In 1997 and 1998 the Dryden Flight Research Center at Edwards Air Force Base, California, supported and hosted a Kelly Space & Technology, Inc. (KST) project Eclipse, which sought to demonstrate the feasibility of a reusable tow-launch vehicle concept. The objectives were: demonstration of towed takeoff, climb-out, and separation of the EXD-01 from the towing aircraft; validation of simulation models of the towed aircraft systems; and development of ground and flight procedures for towing and launching a delta-winged airplane configuration safely behind a transport-type aircraft.

The NASA Eclipse Project was designed to examine the feasibility of towing a delta wing aircraft having high wing loading, validate the tow simulation model, and demonstrate various operational procedures, such as ground processing, in-flight maneuvers, and emergency abort scenarios.
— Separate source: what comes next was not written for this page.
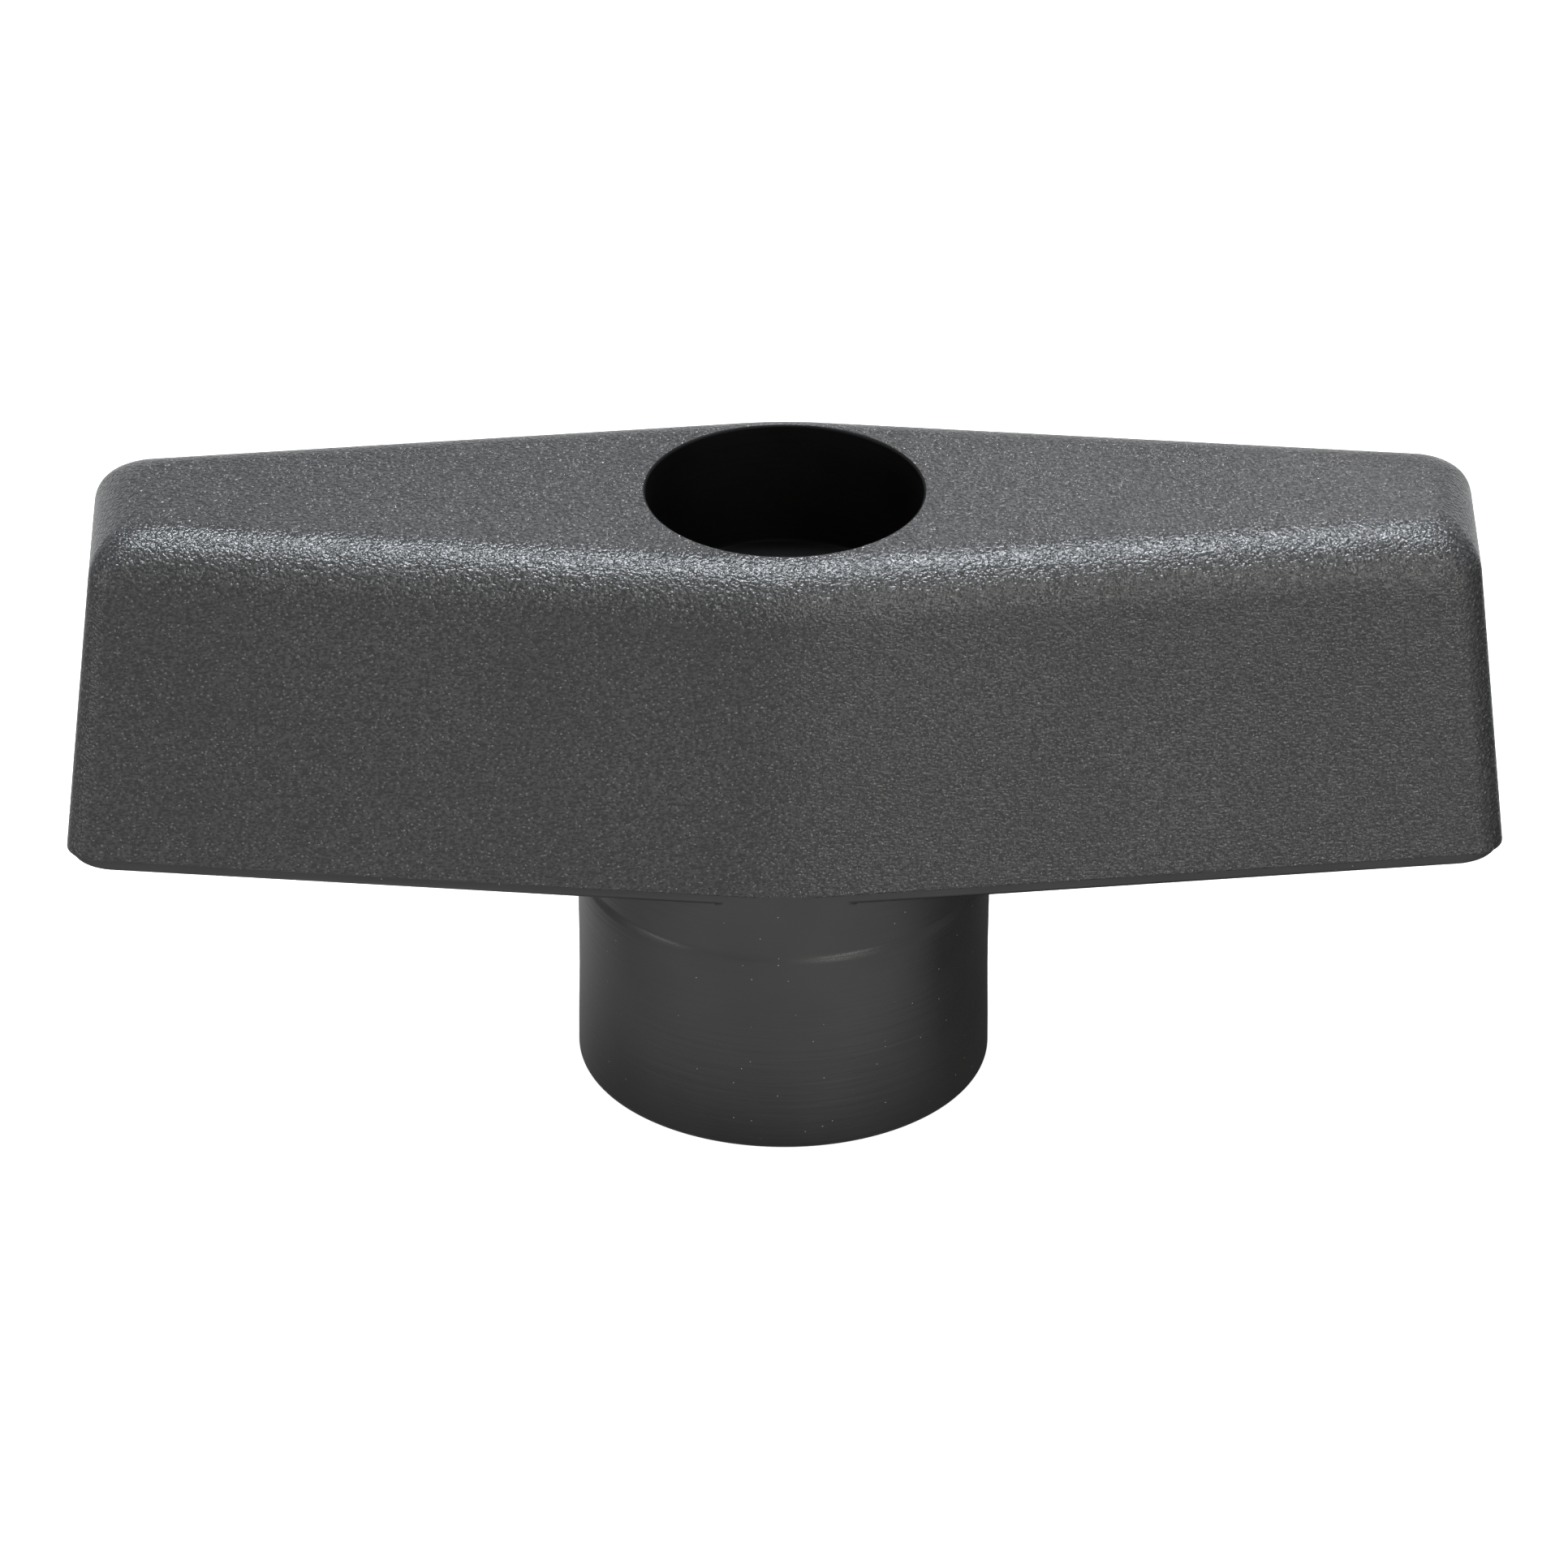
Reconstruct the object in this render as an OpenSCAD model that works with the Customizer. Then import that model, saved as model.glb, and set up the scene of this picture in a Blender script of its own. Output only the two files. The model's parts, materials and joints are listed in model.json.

Further project goals were to successfully tow, in-flight, a modified QF-106 delta-wing aircraft with an Air Force C-141A transport aircraft. This would demonstrate the possibility of towing and launching an actual launch vehicle from behind a tow plane. The project was conducted in 1997-1998, with F-106 Delta Dart airframes modified to QF-106 drones, towed behind C-141A cargo aircraft.

The Air Force Flight Test Center (AFFTC) supplied the C-141A transport aircraft and crew and configuring the aircraft as required for the tests. The first test of the series took place on December 20, 1997, when NASA research pilot Mark Stucky flew a QF-106 on the first towed flight. Stucky flew six successful tow tests between December 1997 and February 6, 1998. On February 6, 1998 the Eclipse project accomplished its sixth and final towed flight, bringing the project to a successful completion.